**Recorded data:**
------------------------------------
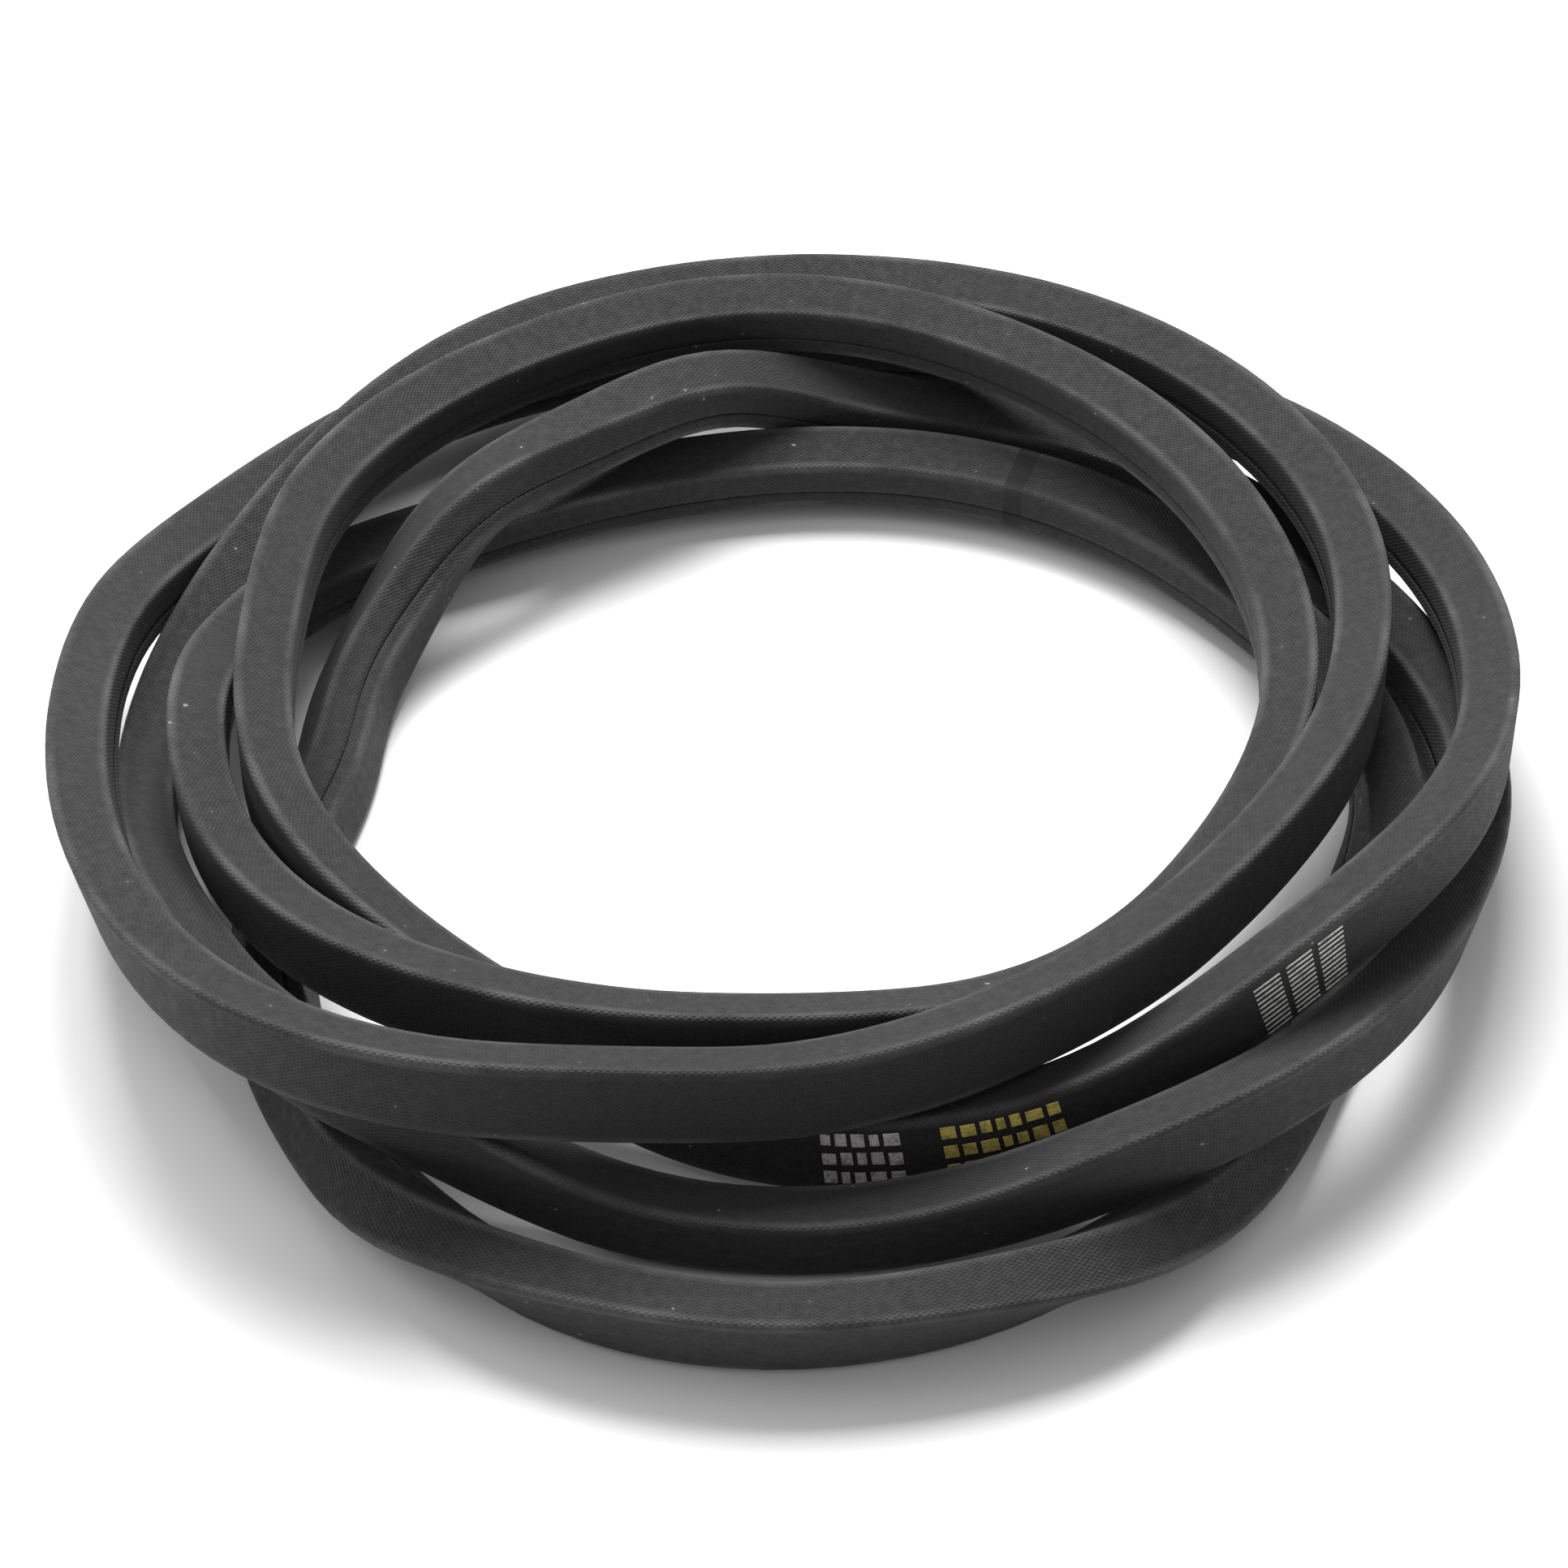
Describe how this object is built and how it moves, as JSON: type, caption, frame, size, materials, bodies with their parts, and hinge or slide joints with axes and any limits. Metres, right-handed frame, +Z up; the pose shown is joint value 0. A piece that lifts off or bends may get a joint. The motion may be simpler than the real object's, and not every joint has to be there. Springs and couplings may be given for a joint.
{
  "type": "v belt",
  "caption": "Endless wrapped V-belt of trapezoid section with fabric cover and cord bed, lying in a loose coil, for wedging into grooved pulleys.",
  "frame": {"origin": "under the middle of the coil's bounding box, on the surface the coil lies on", "axes": "+Z up through the coil's eye, +Y away from the front of the coil, +X to its right"},
  "size_m": [0.3524, 0.3856, 0.0617],
  "materials": {
    "cover_fabric": "matte woven",
    "inner_fabric": "matte woven",
    "overcord": "matte",
    "upper_gum": "matte",
    "cord": "twisted fibre",
    "lower_gum": "matte",
    "core": "matte",
    "white_ink": "printed",
    "yellow_ink": "printed",
    "silver_ink": "printed"
  },
  "bodies": {
    "root": {"outer_fabric_ply": "cover_fabric", "inner_fabric_ply": "inner_fabric", "overcord_rubber": "overcord", "upper_cushion_gum": "upper_gum", "tension_cord": "cord", "lower_cushion_gum": "lower_gum", "compression_core": "core", "white_print_lower_row": "white_ink", "white_print_middle_row": "white_ink", "white_print_upper_row": "white_ink", "yellow_print_lower_row": "yellow_ink", "yellow_print_middle_row": "yellow_ink", "yellow_print_upper_row": "yellow_ink", "silver_print_column_1": "silver_ink", "silver_print_column_2": "silver_ink", "silver_print_column_3": "silver_ink"}
  },
  "joints": []
}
------------------------------------
Reproduce the full listing word for word.

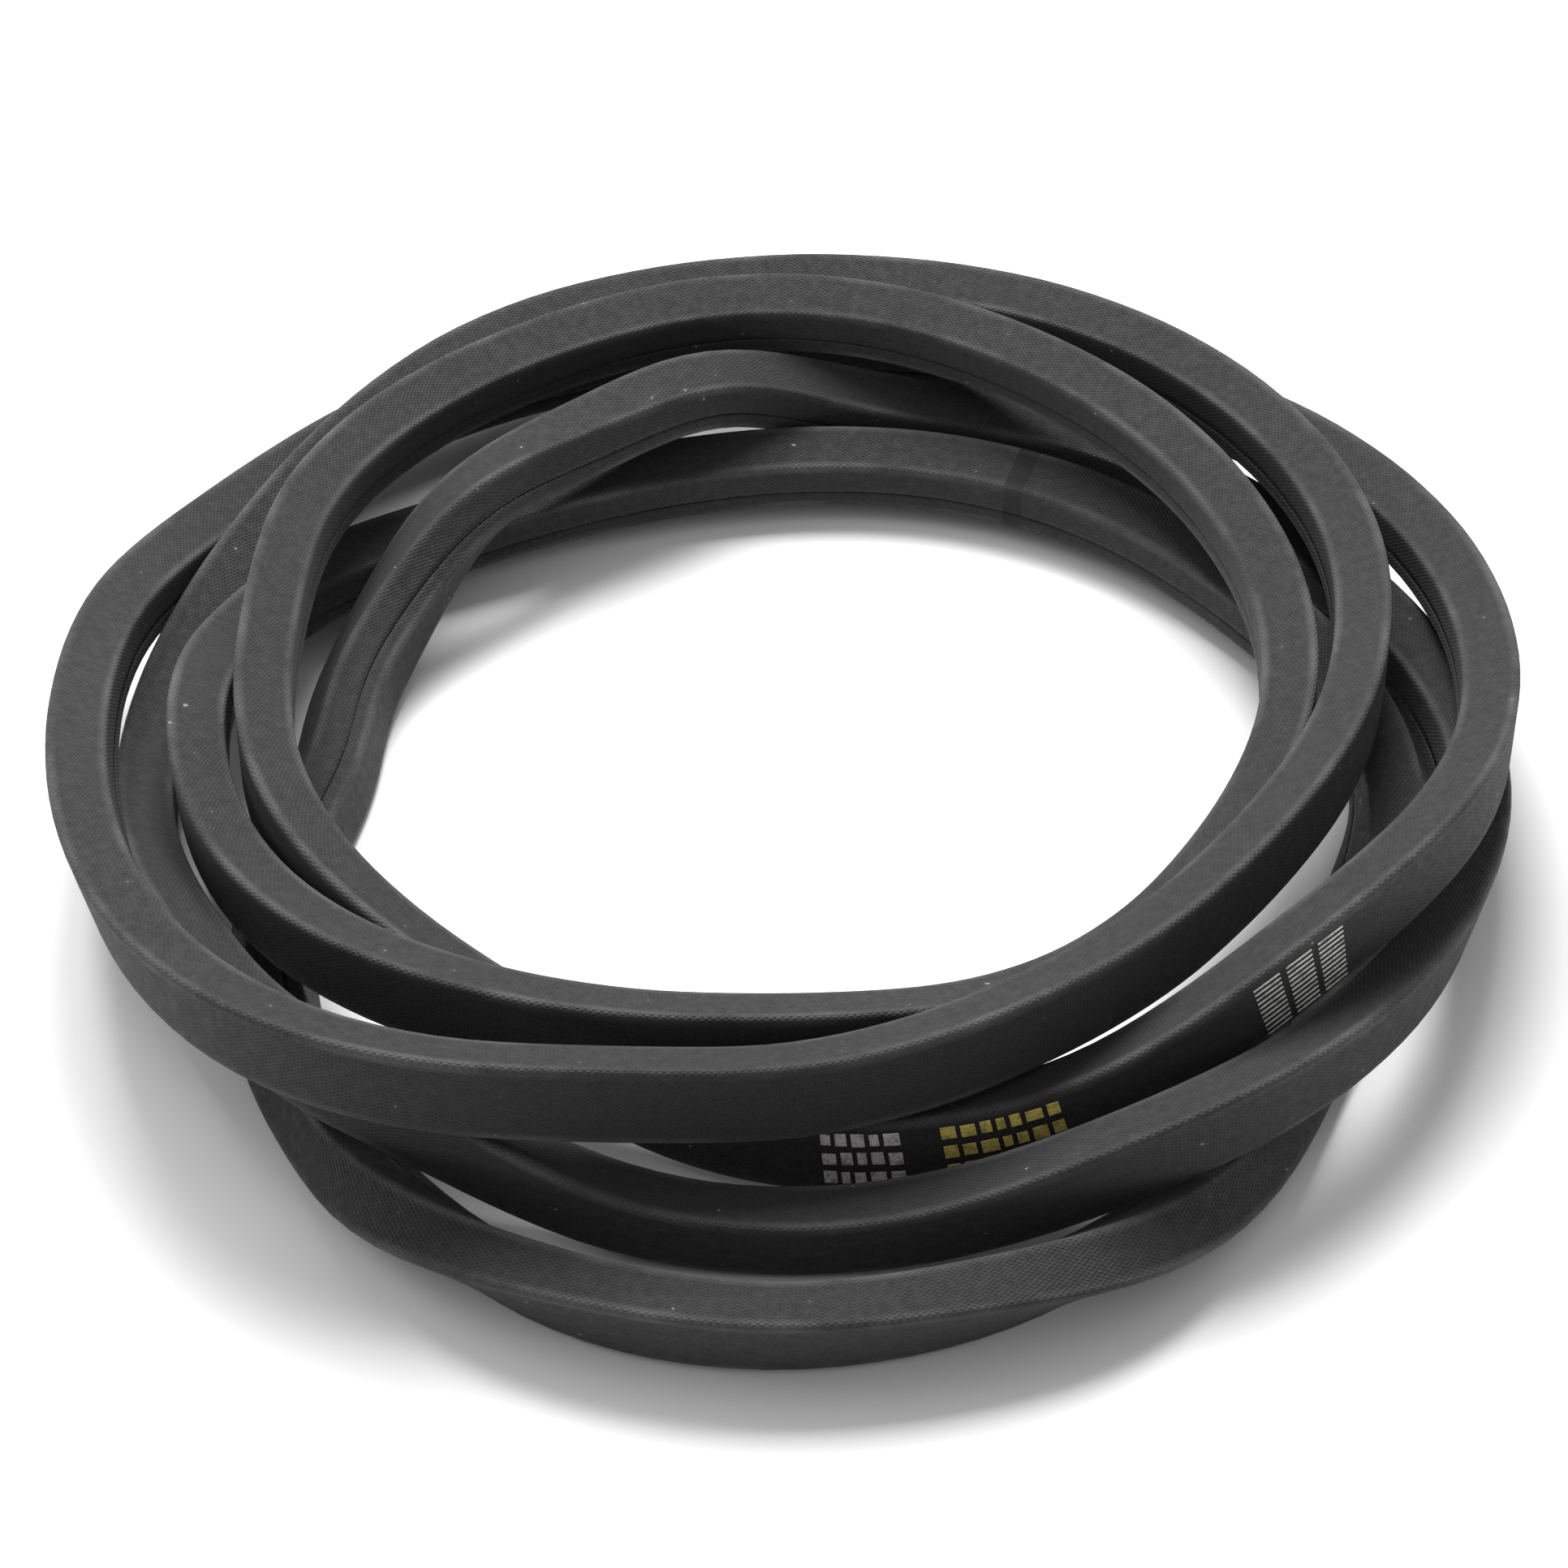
Describe how this object is built and how it moves, as JSON: type, caption, frame, size, materials, bodies with their parts, and hinge or slide joints with axes and any limits. Metres, right-handed frame, +Z up; the pose shown is joint value 0. A piece that lifts off or bends may get a joint. The motion may be simpler than the real object's, and not every joint has to be there. Springs and couplings may be given for a joint.
{
  "type": "v belt",
  "caption": "Endless wrapped V-belt of trapezoid section with fabric cover and cord bed, lying in a loose coil, for wedging into grooved pulleys.",
  "frame": {"origin": "under the middle of the coil's bounding box, on the surface the coil lies on", "axes": "+Z up through the coil's eye, +Y away from the front of the coil, +X to its right"},
  "size_m": [0.3524, 0.3856, 0.0617],
  "materials": {
    "cover_fabric": "matte woven",
    "inner_fabric": "matte woven",
    "overcord": "matte",
    "upper_gum": "matte",
    "cord": "twisted fibre",
    "lower_gum": "matte",
    "core": "matte",
    "white_ink": "printed",
    "yellow_ink": "printed",
    "silver_ink": "printed"
  },
  "bodies": {
    "root": {"outer_fabric_ply": "cover_fabric", "inner_fabric_ply": "inner_fabric", "overcord_rubber": "overcord", "upper_cushion_gum": "upper_gum", "tension_cord": "cord", "lower_cushion_gum": "lower_gum", "compression_core": "core", "white_print_lower_row": "white_ink", "white_print_middle_row": "white_ink", "white_print_upper_row": "white_ink", "yellow_print_lower_row": "yellow_ink", "yellow_print_middle_row": "yellow_ink", "yellow_print_upper_row": "yellow_ink", "silver_print_column_1": "silver_ink", "silver_print_column_2": "silver_ink", "silver_print_column_3": "silver_ink"}
  },
  "joints": []
}